Some of our farmers gave us a heads up on how the last week’s rainfall affected their regions (please note that these are not official figures).

“Northland was declared a drought zone on December 8, so this rain was welcomed. While one of our farmers saw as much as 264mls last week most were much lower hovering around the 100mls mark. Soil conditions are approaching field capacity however the earlier dry spell has already done significant damage. Dairy production is expected to be 15% behind last year, which was very badly effected by last year’s drought.

“Auckland has seen around 20mls in dribs and drabs across December, too little to have any real effect on growth. Sunday saw 30mls but the region realistically needs about twice that, sustained for an extended period. Our farmers on the East Coast of Auckland are reporting around 50mls and South Auckland around 40mls.

“Waikato, New Zealand’s largest dairying region was declared a drought zone on December 15. Fortunately, the region has seen around 70mls of rain, but another 50mls would be appreciated. Many of our farmers have already moved their stock on to supplementary feed. Realistically, the damage has already been done but rain will go some way to recovering some grass for January. The best we can hope for is an average season.

“Ruapehu was included in the Waikato drought declaration. Similarly, it has only seen 22mls of rain in November, compared to roughly 94mls that has fallen in this period in previous years. Around 114mls has fallen since Friday.

“Hawkes Bay is seeing a nice wet spring with around 2000mls of rain for the year so far, up from the usual annual average of around 1400mls. The last week has seen around 15-50mls, but there are some anomalies; Dannevirke has just come off its driest November in 100 years.

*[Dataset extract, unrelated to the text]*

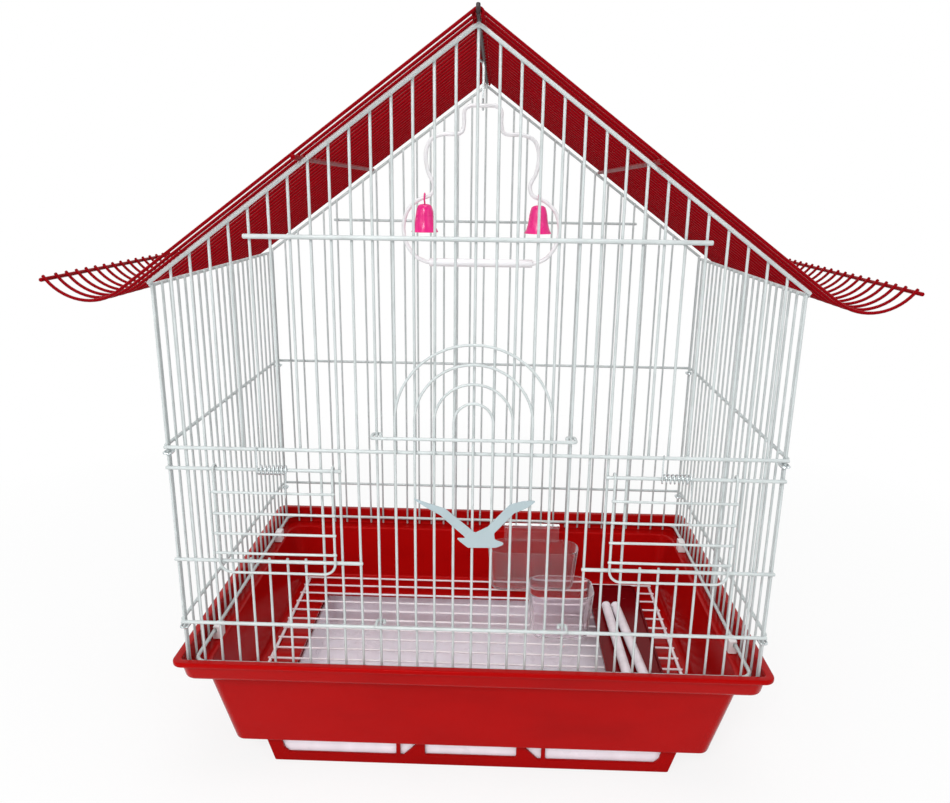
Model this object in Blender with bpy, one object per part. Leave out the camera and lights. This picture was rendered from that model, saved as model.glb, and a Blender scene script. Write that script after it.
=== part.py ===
"""House-shaped wire bird cage on a plastic tub.

World frame: metres, +Z up, +X to the cage's right, -Y towards its front.
The origin is the middle of the footprint, on the surface that the cage stands on.
"""

import math

import bpy
from mathutils import Matrix, Vector

MM = 0.001
X = Vector((1, 0, 0))
Y = Vector((0, 1, 0))
Z = Vector((0, 0, 1))

# Fits and wire sizes, each wire given by the half-diagonal of its square section
GAP = 0.35 * MM                 # clearance between neighbouring pieces
BITE = 0.45 * MM                # depth of a weld where two wires cross
STUB = 1.5 * MM                 # what a wire runs on past the last wire that it crosses
WIRE = 0.95 * MM                # upright wires
BAR = 1.2 * MM                  # cross wires
HEAVY = 1.4 * MM                # the thick gable bar
THIN = 0.8 * MM                 # corner rings, swing hook and end hooks
ROUND = 8                       # sides of wires that something turns on

# Walls
PITCH = 11.0 * MM               # from one upright to the next on the front and back
FRONT_GAPS = 32                 # gaps between the uprights of the front
MIDDLE = FRONT_GAPS // 2        # number of the middle upright
SIDE_COUNT = 21                 # gaps between the uprights of a side
FOOT_HEIGHT = 80.8 * MM         # lower ends of the uprights, on the ledge of the tub
LOW_BAR = 117.5 * MM            # heights of the cross wires
SILL_BAR = 159.6 * MM           # under the feeder doorways
HINGE_BAR = 217.6 * MM          # the feeder doors hang here
MID_BAR = 230.0 * MM
EAVE = 324.4 * MM
GABLE_BAR = 349.2 * MM
APEX = 453.2 * MM
GABLE_BAR_COUNT = 11            # uprights that the gable bar crosses on each side of the middle
DOOR_POST = 5                   # the main doorway lies between these uprights
FEEDER_FIRST = 8                # the uprights that bound a feeder doorway, counted from the middle
FEEDER_LAST = 13
HINGE_BAR_INNER = 7             # inner ends of the short cross wires, counted from the middle
SILL_BAR_INNER = 6

# Main door
TOP_BAR = 239.5 * MM
HOOK_BAR = 1.0 * MM             # half-diagonal of the door's hooked wires
ARCH_CENTRE = 249.3 * MM
ARCH_STEPS = (12, 10, 8, 6)     # straight pieces in each arch, outer arch first
BIRD_THICK = 0.8 * MM
BIRD_LOW = 174.2 * MM           # the lowest point of the bird's body

# Feeder doors
FEEDER_SHIFT = 0.6 * MM         # a door's middle, inwards from the middle of its doorway
FEEDER_LAP = 6.85 * MM          # a door past the uprights beside its doorway
FEEDER_DROP = 64.3 * MM         # from the hinge bar down to the door's lowest wire
FEEDER_SHARES = (0.2, 0.406, 0.602, 0.795)  # the level wires, as shares of that drop
FEEDER_CORNER = 7.0 * MM
DOOR_WIRE = 0.9 * MM
SPRING_WIRE = 0.5 * MM          # radius
SPRING_TURNS = 7
SPRING_POINTS = 9               # points on each turn
SPRING_RADIUS = 2.5 * MM        # axis to the middle of the wire
SPRING_LENGTH = 16.6 * MM
SPRING_SHIFT = 0.3 * MM         # middle of the coil, outwards from the middle of the door
SPRING_LEGS = (14.6 * MM, 27.6 * MM)  # the lower legs under the hinge bar, left and right
SPRING_LEG_RISE = 2.5 * MM      # the upper leg over the middle cross wire

# Roof
ROOF_WIRES = 24
ROOF_OVERHANG = 3.0 * MM        # the outermost wires past the gable wires, beyond their clearance
ROOF_STAGGER = 1.3 * MM         # half of the offset between the hooks of the two roofs
FLARE_REACH = 14.0 * MM         # from the eave out to the start of the flare
FLARE_RADIUS = 27.8 * MM
FLARE_ANGLE = math.radians(94.2)
FLARE_STEPS = 4
RAFTER_SHARE = 0.53125          # the cross wire down the slope, as a share of the way to the eave
RIDGE_RADIUS = 1.1 * MM
RIDGE_TIP = 4.2 * MM            # height of the turned-up ends above the ridge wire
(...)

“Gisborne-Wairoa has seen an average of around 165mls across the last two months, and the region is considered to be in good shape leading into Christmas.

“The Bay of Plenty has had a rough three months of dry weather but the heavens have dumped around 100-150mls over the last four days, which will improve things enormously as the season wears on. This has been regional though and some farmers have reported as little as 4mls across the last week, so fingers crossed. There’s a lot of summer left.

“Last week Taranaki began the process to declare a medium scale drought event for the region and Minister for Agriculture David Carter was due to make the call sometime this week. The Taranaki Rural Support Trust has now put this application on hold after Taranaki saw some good rainfall in the northern and eastern areas. This will be reviewed week to week.

“The West Coast has seen some pretty decent amounts through the middle regions. Westland saw around 122mls following a November and December that farmers described as ‘chronically dry’. Westland is around six weeks ahead of where it usually is at this time of the year. But in areas like North Westland the damage has already been done and the season as a whole looks average at best.

“Nelson looked like it was going to be a drought area also but has seen around 80-150mls with more forecasted to follow. Again, a lot of damage has been done and farmers are reporting significant drops in silage and hay and the possibility of having to re-sow crops.

“Similarly our Golden Bay farmers are reporting that the drought seems to have broken, with some farms reporting a 295mls in three days last week and more forecasted to follow shortly.

“Mid-Canterbury and Christchurch are very dry, with figures of around 12mls and 15-20mls respectively. Both are expecting a hot new year, so we can’t read too much into that.

“South Canterbury has had 45mls in November and 27mls in December, compared to the yearly average of 64mls and 80mls respectively. Our farmers tell me the ground is pretty hard underfoot. A decent rain (50-100mls) in the next week would get the region through the summer and provide an opportunity to catch up on hay and silage.

“Otago has had a good spring and stocked up on silage and hay but inland is seeing low soil moisture that could be problematic if rain doesn’t arrive soon. Central Otago, particularly the Wanaka and Tarras regions are very dry and have not really recovered from last autumn’s drought. They are the biggest areas of concern in Otago. On the Taieri this week we had thunder showers that gave between 18 to 42mls and were gratefully received.

“In November Southland is seeing rainfall at around half the long term average of 42mls. On my farm I have seen just 11mls so far in December. Last year was 115mls so we need a decent fall. We are a bit worried that this is starting to look very similar to the beginning of the 1956 drought.

“So while it is very nice to get a week of some relatively decent rain, most of our regions are as dry, if not drier than last year. With a lot summer yet to come, more regular rainfall has to be on every farmers New Years wish list,” he concluded.